----- AVAILABLE DATA

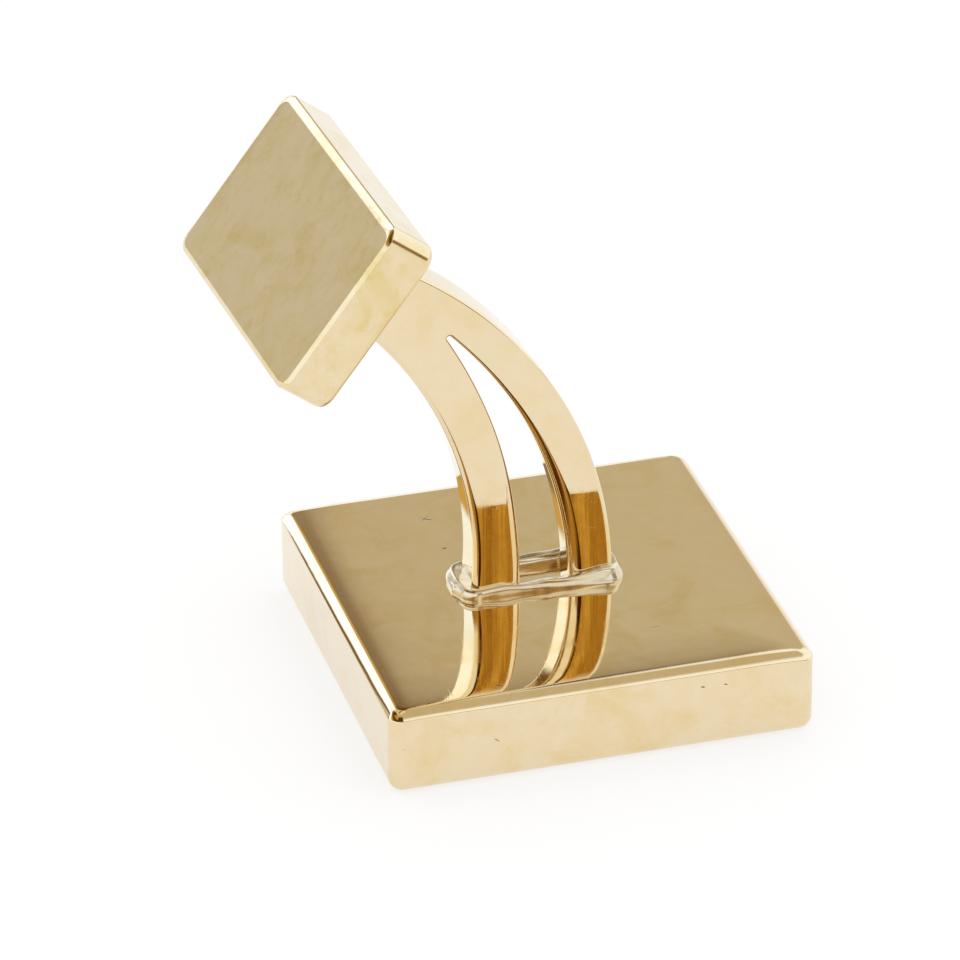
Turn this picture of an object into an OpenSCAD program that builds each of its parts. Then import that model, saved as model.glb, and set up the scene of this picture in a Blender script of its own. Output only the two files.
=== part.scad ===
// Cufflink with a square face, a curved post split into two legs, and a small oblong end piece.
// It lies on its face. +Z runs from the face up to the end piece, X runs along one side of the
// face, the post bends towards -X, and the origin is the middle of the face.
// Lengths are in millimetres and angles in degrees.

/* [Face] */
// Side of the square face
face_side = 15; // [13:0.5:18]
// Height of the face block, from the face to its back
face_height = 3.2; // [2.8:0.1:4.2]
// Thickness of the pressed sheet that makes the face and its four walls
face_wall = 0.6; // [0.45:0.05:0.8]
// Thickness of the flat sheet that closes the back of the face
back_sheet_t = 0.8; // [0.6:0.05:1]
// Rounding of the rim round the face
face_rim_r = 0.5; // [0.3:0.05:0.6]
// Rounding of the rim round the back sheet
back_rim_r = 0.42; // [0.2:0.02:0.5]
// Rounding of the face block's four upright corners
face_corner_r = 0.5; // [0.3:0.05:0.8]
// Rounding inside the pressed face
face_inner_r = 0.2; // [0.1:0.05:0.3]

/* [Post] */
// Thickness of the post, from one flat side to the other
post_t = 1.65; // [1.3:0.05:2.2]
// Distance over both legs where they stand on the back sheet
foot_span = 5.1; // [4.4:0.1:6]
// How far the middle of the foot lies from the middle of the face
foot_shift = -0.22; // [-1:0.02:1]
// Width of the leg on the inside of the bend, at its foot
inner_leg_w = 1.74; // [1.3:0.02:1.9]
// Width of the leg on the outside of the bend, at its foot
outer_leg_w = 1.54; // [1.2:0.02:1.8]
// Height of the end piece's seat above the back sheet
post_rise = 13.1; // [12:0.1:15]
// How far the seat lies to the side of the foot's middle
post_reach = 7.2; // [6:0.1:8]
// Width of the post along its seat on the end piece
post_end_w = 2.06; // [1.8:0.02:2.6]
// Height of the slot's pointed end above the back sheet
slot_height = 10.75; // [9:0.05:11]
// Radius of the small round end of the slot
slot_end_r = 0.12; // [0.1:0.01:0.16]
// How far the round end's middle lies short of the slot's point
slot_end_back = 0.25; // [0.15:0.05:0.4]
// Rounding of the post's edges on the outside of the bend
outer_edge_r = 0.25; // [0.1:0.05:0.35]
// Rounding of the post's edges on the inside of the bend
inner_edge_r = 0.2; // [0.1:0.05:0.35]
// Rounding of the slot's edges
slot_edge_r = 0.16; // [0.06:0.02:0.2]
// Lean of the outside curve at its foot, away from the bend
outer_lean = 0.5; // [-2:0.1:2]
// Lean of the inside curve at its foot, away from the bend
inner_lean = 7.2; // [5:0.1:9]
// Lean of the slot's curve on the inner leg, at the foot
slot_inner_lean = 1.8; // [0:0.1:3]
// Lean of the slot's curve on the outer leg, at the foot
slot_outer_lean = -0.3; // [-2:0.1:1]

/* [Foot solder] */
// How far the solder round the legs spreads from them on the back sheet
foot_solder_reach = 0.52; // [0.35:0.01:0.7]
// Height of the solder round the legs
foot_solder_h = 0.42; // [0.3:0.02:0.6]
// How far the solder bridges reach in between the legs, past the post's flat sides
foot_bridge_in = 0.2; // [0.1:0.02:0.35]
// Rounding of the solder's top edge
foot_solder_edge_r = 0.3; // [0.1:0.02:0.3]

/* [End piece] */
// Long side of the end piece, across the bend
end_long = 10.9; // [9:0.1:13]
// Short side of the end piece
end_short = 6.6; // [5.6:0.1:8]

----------

Only the lines from the beginning of the material above through the line with "angles in degrees." are wanted; extract them exactly.

# [THE ANSWER]
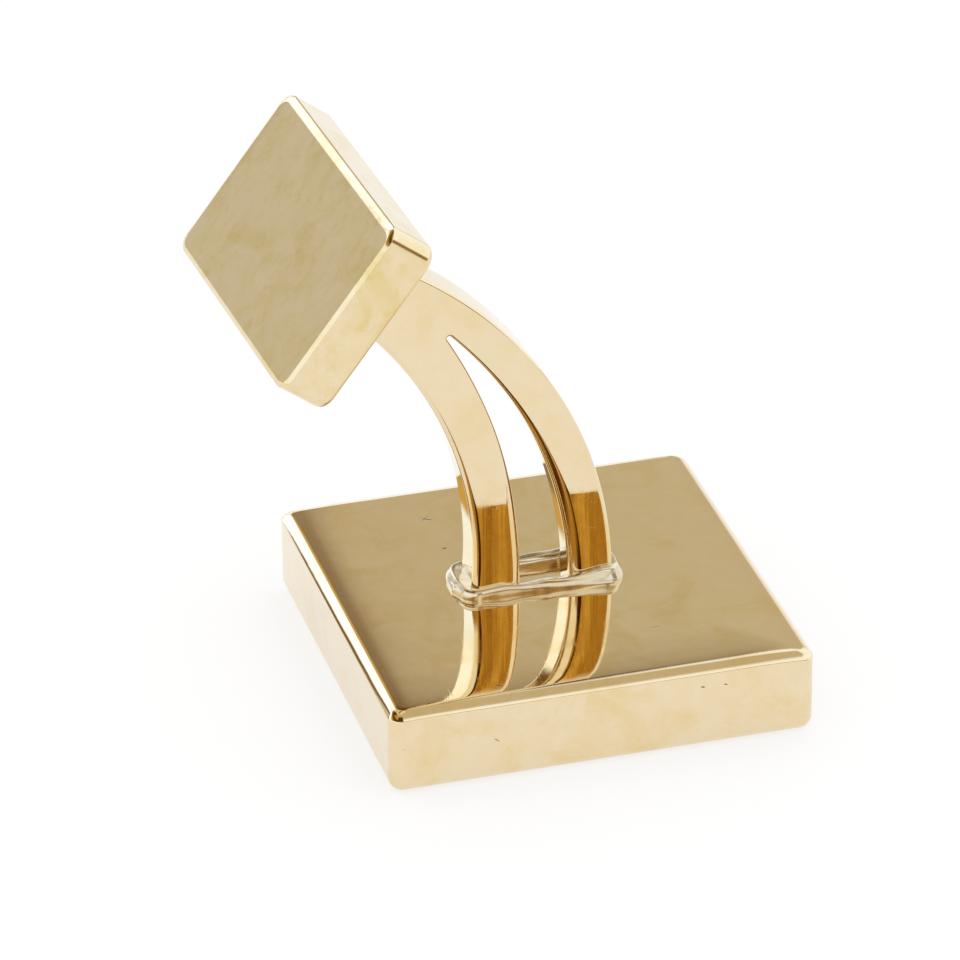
Turn this picture of an object into an OpenSCAD program that builds each of its parts. Then import that model, saved as model.glb, and set up the scene of this picture in a Blender script of its own. Output only the two files.
=== part.scad ===
// Cufflink with a square face, a curved post split into two legs, and a small oblong end piece.
// It lies on its face. +Z runs from the face up to the end piece, X runs along one side of the
// face, the post bends towards -X, and the origin is the middle of the face.
// Lengths are in millimetres and angles in degrees.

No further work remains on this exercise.